By paying only the minimum each month, you're creating a debt snowball: you start with what seems like a manageable amount of debt, but since 98% or 99% of the monthly balance carries over to the next month, with compounded interest added, the amount owed starts to grow exponentially. And then anything additional you spend each month will be added to that ever-increasing total. It won't take long before your total debt will start to snowball.

If you are currently unable to cover all your monthly expenses without tapping into your credit, that means you're currently living above your means. This isn't sustainable in the long run — and indicates that your snowball's growth will gain speed, turning it into an avalanche. At this point your debt will become quite literally unmanageable and you'll need intervention of some kind.

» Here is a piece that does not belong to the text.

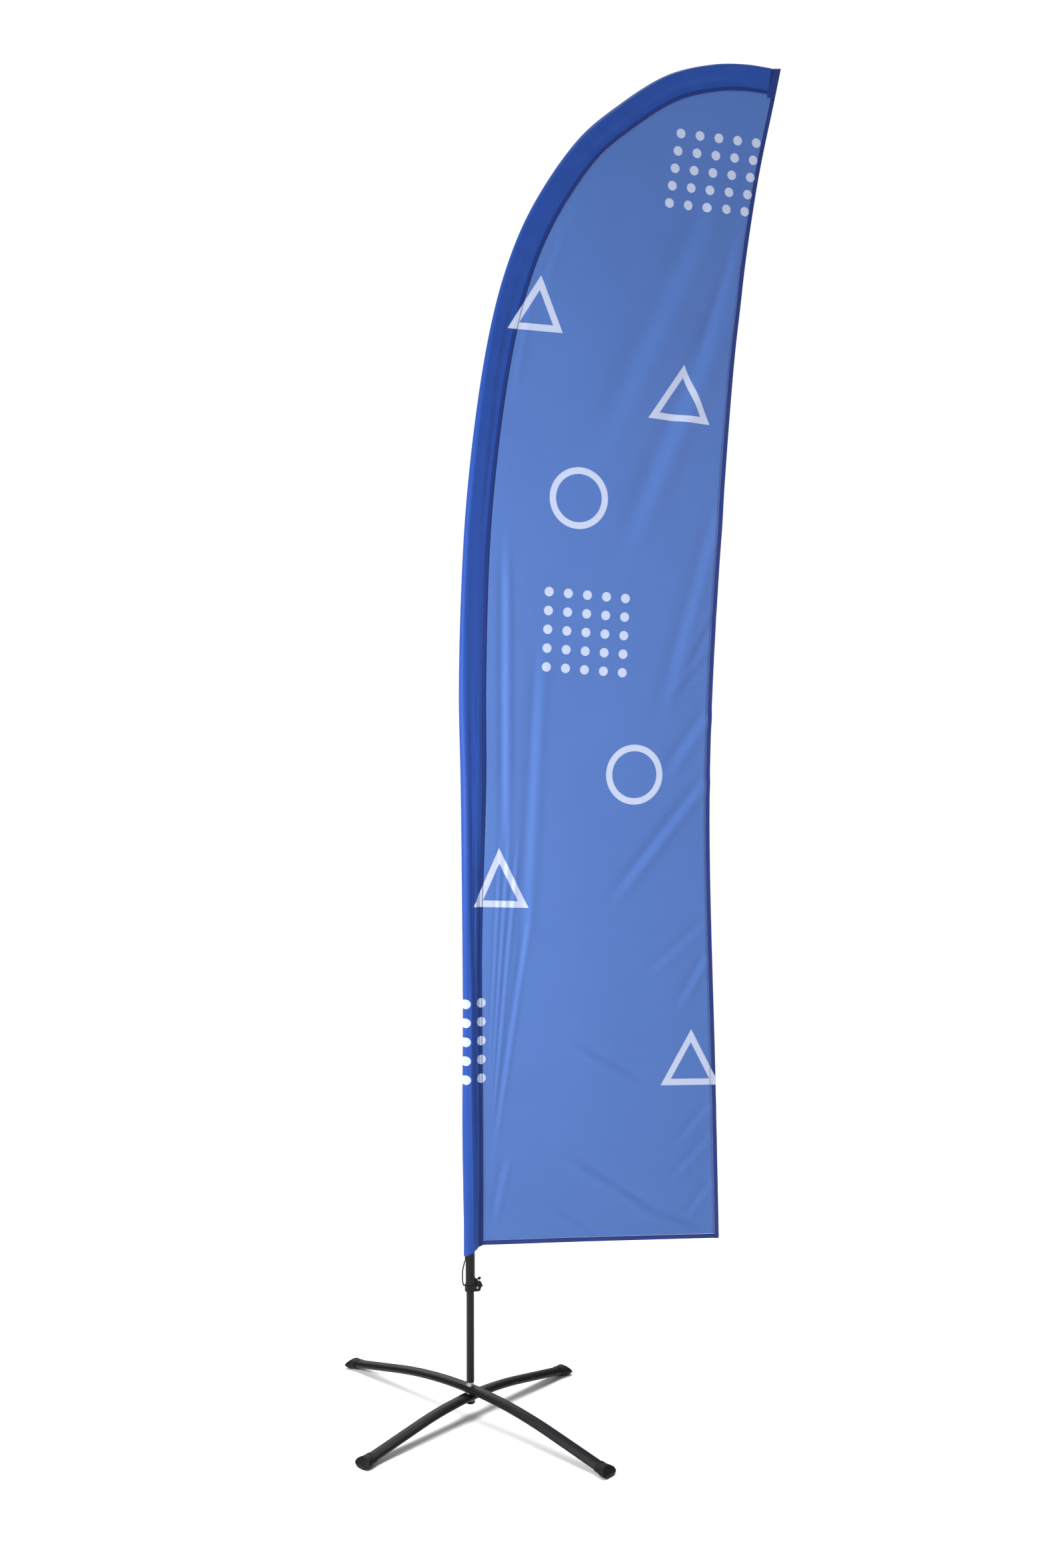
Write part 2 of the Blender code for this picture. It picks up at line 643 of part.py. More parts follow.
def seam_distance(length):
    """Distance from the pole's centre to the seam, square to the pole."""
    return band_width(POLE.at(length)[1]) - sleeve_bore(length) - SLEEVE_WALL


def inward(length):
    """Unit (x, z) direction from the pole towards the panel."""
    along = POLE.along(length)
    return np.array([along[1], -along[0]])


def seam_point(length, beyond=0.0):
    return POLE.at(length) + inward(length) * (seam_distance(length) + beyond)


def sleeve_section(length):
    """Teardrop round the pole that narrows to the seam, as (towards the panel, across) points."""
    outer = sleeve_bore(length) + SLEEVE_WALL
    tail = seam_distance(length)
    lean = math.acos(outer / tail)
    angles = np.linspace(lean, 2 * math.pi - lean, 13)
    loop = [(outer * math.cos(a), outer * math.sin(a)) for a in angles]
    return loop + [(tail, -SEAM_HALF), (tail, SEAM_HALF)]


def sleeve_stations():
    first = POLE.length_at(SLEEVE_BOTTOM + 0.075)
    bend = POLE.length_at(BEND_START)
    stop = POLE.total + TIP_CROWN
    return list(np.linspace(first, bend, 9)) + list(np.linspace(bend, stop, 30)[1:])


def past_tip(length):
    """The pole's line, carried straight on beyond its tip."""
    return POLE.at(length) + POLE.along(POLE.total) * max(length - POLE.total, 0)


def sleeve_ring(length):
    centre = past_tip(length)
    across = inward(min(length, POLE.total))
    ring = []
    for out, y in sleeve_section(min(length, POLE.total)):
        x, z = centre + across * out
        ring.append((x, y, z))
    return ring


def sleeve():
    """The pocket that the pole runs in: a skin through the teardrop rings, with its lower edge cut on a slant."""
    rings = [sleeve_ring(length) for length in sleeve_stations()]
    left = min(x for x, _, _ in rings[0])
    slanted = [(x, y, SLEEVE_BOTTOM + SLEEVE_SLANT * (x - left)) for x, y, _ in rings[0]]
    bm = bmesh.new()
    rows = [[bm.verts.new(point) for point in ring] for ring in [slanted] + rings]
    for low, high in zip(rows, rows[1:]):
        for n in range(len(low)):
            m = (n + 1) % len(low)
            bm.faces.new((low[n], low[m], high[m], high[n]))
    bmesh.ops.recalc_face_normals(bm, faces=bm.faces)
    obj = place("flag_sleeve", shade(mesh_from(bm, "flag_sleeve")), DARK_CLOTH)
    attach(hollow(obj, SLEEVE_WALL), lift_axis)


def corner_point():
    return (TIP_REACH + CORNER_REACH, TIP_HEIGHT + CORNER_HEIGHT)


def free_edge():
    """The free side of the flag, from the bottom corner to the top corner."""
    corner_x, corner_z = corner_point()
    height = corner_z - FLAG_BOTTOM
    flare = corner_x - FLAG_WIDTH
    return Line([(FLAG_WIDTH + out * flare, FLAG_BOTTOM + up * height) for up, out in FREE_EDGE_SHAPE])


def edge_point(edge, length, inset):
    along = edge.along(length)
    return edge.at(length) + np.array([-along[1], along[0]]) * inset


def flat_mesh(name, outline, thickness):
    """A flat shape in the plane y = 0 with this outline of (x, z) points."""
    curve = bpy.data.curves.new(name, "CURVE")
    curve.dimensions = "2D"
    curve.fill_mode = "BOTH"
    curve.extrude = thickness / 2
    curve.resolution_u = 1
    spline = curve.splines.new("POLY")
    spline.points.add(len(outline) - 1)
    for point, (x, z) in zip(spline.points, outline):
        point.co = (x, z, 0, 1)
    spline.use_cyclic_u = True
    return skin_mesh(name, curve, turn=math.pi / 2)


def flat_piece(name, outline, thickness, look):
    attach(place(name, flat_mesh(name, outline, thickness), look), lift_axis)


def side_lengths(edge):
    """Stations up the free side, from the bottom corner to the corner patch."""
    top = edge.length_at(corner_point()[1] - PATCH_HEIGHT - GAP)
    return np.linspace(0, top, 15)


def side_hem(edge):
    lengths = side_lengths(edge)
    outside = [tuple(edge.at(length)) for length in lengths]
    inside = [tuple(edge_point(edge, length, HEM_WIDTH)) for length in lengths]
    flat_piece("side_hem", outside + inside[::-1], HEM_THICKNESS, DARK_CLOTH)


def hem_foot():
    """Where the sleeve's slanted lower edge meets the seam."""
    first = sleeve_stations()[0]
    x = seam_point(first, GAP)[0]
    left = POLE.at(first)[0] - sleeve_bore(first) - SLEEVE_WALL
    return x, SLEEVE_BOTTOM + SLEEVE_SLANT * (x - left)


def bottom_line(edge, lift):
    """The bottom edge from the sleeve to the side hem, raised by lift."""
    foot_x, foot_z = hem_foot()
    stop_x = min(edge_point(edge, length, HEM_WIDTH + GAP)[0] for length in (0, HEM_WIDTH, 2 * HEM_WIDTH))
    fall = (FLAG_BOTTOM - foot_z) / (edge.at(0)[0] - foot_x)
    return [(x, foot_z + fall * (x - foot_x) + lift) for x in (foot_x, stop_x)]


def bottom_hem(edge):
    outline = bottom_line(edge, 0) + bottom_line(edge, HEM_WIDTH)[::-1]
    flat_piece("bottom_hem", outline, HEM_THICKNESS, DARK_CLOTH)


def across_corner(edge, length):
    """Ends of the line square to the free side at this length, from past the sleeve's end to the free side."""
    left_x = past_tip(sleeve_stations()[-1])[0] + GAP
    right = edge.at(length)
    left = edge_point(edge, length, (right[0] - left_x) / edge.along(length)[1])
    return tuple(left), tuple(right)


def flag_panel(edge):
    lengths = side_lengths(edge)
    outline = bottom_line(edge, HEM_WIDTH + GAP)
    outline += [tuple(edge_point(edge, length, HEM_WIDTH + GAP)) for length in lengths[1:]]
    outline.append(across_corner(edge, lengths[-1])[0])
    stations = [length for length in sleeve_stations() if length < POLE.total - 0.01]
    outline += [tuple(seam_point(length, GAP)) for length in reversed(stations)]
    flat_piece("flag_panel", outline, PANEL_THICKNESS, LIGHT_CLOTH)


def corner_patch(edge):
    """Folded patch that closes the sleeve over the pole's tip."""
    left, right = across_corner(edge, side_lengths(edge)[-1] + GAP)
    corner_x, corner_z = corner_point()
    shoulder = [(left[0] + x, corner_z - z) for x, z in PATCH_SHOULDER]
    flat_piece("corner_patch", [left, right, (corner_x, corner_z)] + shoulder, PATCH_THICKNESS, DARK_CLOTH)


# Tension cord and its anchor


def anchor_collar():
    """Ring clamped round the pole's foot, with a barbed lug that holds the cord."""
    bore = POLE_RADIUS + GAP
    ring = ring_profile(bore, bore + COLLAR_WALL, 0, COLLAR_HEIGHT)
    collar = turned("anchor_collar", ring, BLACK_PLASTIC, height=POLE_BOTTOM)
    outline = [(POLE_RADIUS + x, POLE_BOTTOM + z) for x, z in LUG_OUTLINE]
    boolean(collar, cutter("lug_form", flat_mesh("lug_form", outline, LUG_THICKNESS)), "UNION")
    drill = cutter("screw_drill", cylinder_mesh("screw_drill", SCREW_RADIUS + GAP, -SCREW_LENGTH - GAP, 0.004, 12))
    drill.matrix_world = screw_place()
    boolean(collar, drill)
    attach(collar, lift_axis)


def screw_place():
    x, z = SCREW_POINT
    spot = Matrix.Translation((POLE_RADIUS + x, -LUG_THICKNESS / 2, POLE_BOTTOM + z))
    return spot @ Matrix.Rotation(math.pi / 2, 4, "X")


def anchor_screw():
    """Round-headed screw in the lug's front face."""
    head = SCREW_HEAD_RADIUS
    profile = (
        (0, GAP + SCREW_HEAD_HEIGHT), (head * 0.55, GAP + SCREW_HEAD_HEIGHT * 0.92),
        (head * 0.9, GAP + SCREW_HEAD_HEIGHT * 0.55), (head, GAP), (SCREW_RADIUS, GAP),
        (SCREW_RADIUS, -SCREW_LENGTH), (0, -SCREW_LENGTH),
    )
    screw = turned("anchor_screw", profile, ZINC, steps=16)
    screw.matrix_world = screw_place()
    attach(screw, lift_axis)


def cord_pieces():
    """Webbing tab inside the sleeve's lower edge, the elastic cord and the knot that holds it on the lug."""
    bm = bmesh.new()
    radius = POLE_RADIUS + GAP
    bottom = SLEEVE_BOTTOM - TAB_TAIL
    size = Matrix.Diagonal((TAB_THICKNESS, TAB_WIDTH, TAB_LENGTH, 1))
    spot = Matrix.Translation((-radius - TAB_THICKNESS / 2, 0, bottom + TAB_LENGTH / 2))
    bmesh.ops.create_cube(bm, size=1, matrix=spot @ size)
    attach(place("cord_tab", mesh_from(bm, "cord_tab"), ELASTIC), lift_axis)

    route = Line(CORD_ROUTE)
    lengths = np.linspace(0, route.total, 26)
    points = [tuple(route.at(length)) for length in lengths]
    cord = rod("tension_cord", points, [CORD_RADIUS] * len(points), ELASTIC, sides=8)
    attach(cord, lift_axis)

    bm = bmesh.new()
    end = Vector(CORD_ROUTE[-1])
    ahead = (end - Vector(CORD_ROUTE[-2])).normalized()
    centre = end + ahead * (KNOT_RADIUS + GAP)
    bmesh.ops.create_uvsphere(bm, u_segments=12, v_segments=8, radius=KNOT_RADIUS, matrix=Matrix.Translation(centre))
    attach(place("cord_knot", shade(mesh_from(bm, "cord_knot")), ELASTIC), lift_axis)


def axis_empty(name, height, parent=None):
    empty = bpy.data.objects.new(name, None)
    empty.location.z = height
    PARTS.objects.link(empty)
    attach(empty, parent)
    return empty


def attach(obj, parent):
    """Parent the object and keep it where it is."""
    if parent is None:
        return
    bpy.context.view_layer.update()
    obj.parent = parent
    obj.matrix_parent_inverse = parent.matrix_world.inverted()


def set_aside():
    """Hang everything that has no parent yet on the stand's own empty, and set that beside the origin."""
    foot = axis_empty("pole_foot", 0.0)
    for obj in list(PARTS.objects) + list(CUTTERS.objects):
        if obj is not foot and obj.parent is None:
            attach(obj, foot)
    foot.location.x = STAND_X


def floor_block():
    bm = bmesh.new()
    size = 2.2 * max(UPPER_LEG_REACH, LOWER_LEG_REACH)
    block = Matrix.Translation((0, 0, -0.05)) @ Matrix.Diagonal((size, size, 0.1, 1))
    bmesh.ops.create_cube(bm, size=1, matrix=block)
    return cutter("floor_block", mesh_from(bm, "floor_block"))


clear_scene()
PARTS = new_collection("feather_flag")
CUTTERS = new_collection("cutters")
POLE = pole_line()

bolt_drill = cutter("bolt_drill", cylinder_mesh("bolt_drill", BOLT_RADIUS + GAP, 0.02, POST_BOTTOM + 0.02))
floor_cutter = floor_block()
fold_axis = axis_empty("leg_fold_axis", UPPER_HUB)
spin_axis = axis_empty("pole_spin_axis", POST_TOP)
lift_axis = axis_empty("pole_lift_axis", POST_TOP, spin_axis)

leg_tube("lower_leg_tube", LOWER_LEG_REACH, LOWER_HUB, LOWER_LEG_ANGLE)
foot_cap("lower_leg_back_cap", LOWER_LEG_REACH, LOWER_HUB, LOWER_LEG_ANGLE)
foot_cap("lower_leg_front_cap", LOWER_LEG_REACH, LOWER_HUB, LOWER_LEG_ANGLE + math.pi)
leg_tube("upper_leg_tube", UPPER_LEG_REACH, UPPER_HUB, UPPER_LEG_ANGLE, fold_axis)
foot_cap("upper_leg_front_cap", UPPER_LEG_REACH, UPPER_HUB, UPPER_LEG_ANGLE, fold_axis)
foot_cap("upper_leg_back_cap", UPPER_LEG_REACH, UPPER_HUB, UPPER_LEG_ANGLE + math.pi, fold_axis)
hub_pieces()
post_pieces()
swivel_cup()
pole_sections()
pole_ferrules()
pole_end_pieces()
sleeve()
flag_edge = free_edge()
side_hem(flag_edge)
bottom_hem(flag_edge)
flag_panel(flag_edge)
corner_patch(flag_edge)
anchor_collar()
anchor_screw()
cord_pieces()
set_aside()
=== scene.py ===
"""A feather flag on its curved pole and folding cross base, standing in a pale studio.

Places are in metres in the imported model's frame: +Z up, the flag's cloth along +X in the plane y = 0.
"""

import json
import math

import bmesh
import bpy
import numpy as np
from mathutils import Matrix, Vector


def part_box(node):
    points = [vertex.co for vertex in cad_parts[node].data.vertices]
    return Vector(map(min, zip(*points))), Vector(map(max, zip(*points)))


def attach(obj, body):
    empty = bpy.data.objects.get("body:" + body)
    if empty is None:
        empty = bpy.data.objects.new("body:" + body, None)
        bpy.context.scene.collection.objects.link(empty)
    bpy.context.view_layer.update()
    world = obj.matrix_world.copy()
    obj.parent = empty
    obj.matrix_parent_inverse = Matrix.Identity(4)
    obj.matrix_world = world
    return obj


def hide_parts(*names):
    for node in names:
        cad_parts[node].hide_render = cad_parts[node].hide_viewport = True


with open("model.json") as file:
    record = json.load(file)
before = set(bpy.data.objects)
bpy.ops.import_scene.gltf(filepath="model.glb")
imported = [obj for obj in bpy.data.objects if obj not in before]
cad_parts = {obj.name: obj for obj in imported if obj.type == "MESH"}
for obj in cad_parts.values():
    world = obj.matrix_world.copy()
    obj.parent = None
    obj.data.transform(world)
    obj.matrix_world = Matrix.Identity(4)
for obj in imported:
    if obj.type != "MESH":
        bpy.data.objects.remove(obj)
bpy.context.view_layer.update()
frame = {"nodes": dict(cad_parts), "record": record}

# The pole's foot, which the flag's own measurements start from
POST_LOW, POST_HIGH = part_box("post")
FOOT_X = (POST_LOW.x + POST_HIGH.x) / 2

# Camera, seen from the pole's foot
CAMERA_PLACE = (-0.960, -3.824, 1.819)
CAMERA_TURN = math.radians(-16)
CAMERA_DIP = math.radians(3.18)
CAMERA_LENS = 36.73

# Lights: name, place, aim, size, power, tint
LIGHTS = (
    ("key", (FOOT_X - 1.85, -1.1, 1.72), (FOOT_X + 0.3, 0, 1.72), (0.5, 0.7), 77, (1, 1, 1)),
    ("fill", (FOOT_X + 2.4, -1.9, 2.3), (FOOT_X + 0.4, 0, 2.2), (0.7, 0.9), 15, (1.0, 0.70, 0.66)),
    ("back", (FOOT_X + 0.3, 3.2, 2.2), (FOOT_X + 0.3, 0, 1.6), (2.4, 2.4), 40, (1, 1, 1)),
)
BACKDROP = 1.05
SURROUND = 0.16
OVERHEAD = 3.05
OVERHEAD_SPREAD = math.radians(40)
FLOOR_HALF = 30
FLOOR_DROP = 0.0005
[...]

The Good News: Every Dollar You Pay Above The Minimum Makes A Difference

Here's the most important takeaway: even if you can't fully afford to pay your entire credit card balances each month, every single extra dollar you can add to that minimum payment will help tip the scales into your favor.

Consider that $1,200 TV example from earlier. Let's say you can manage only an additional $10 each month above the $31 minimum. While that may not seem like much, it will shave a full 21 months off the time it takes you to pay for the TV — almost two years! — and will save you $248 in interest.

This is the positive side of compounding interest — the less interest compounds, the faster you are out of debt. Be fearless in finding those additional dollars, and make it work for you.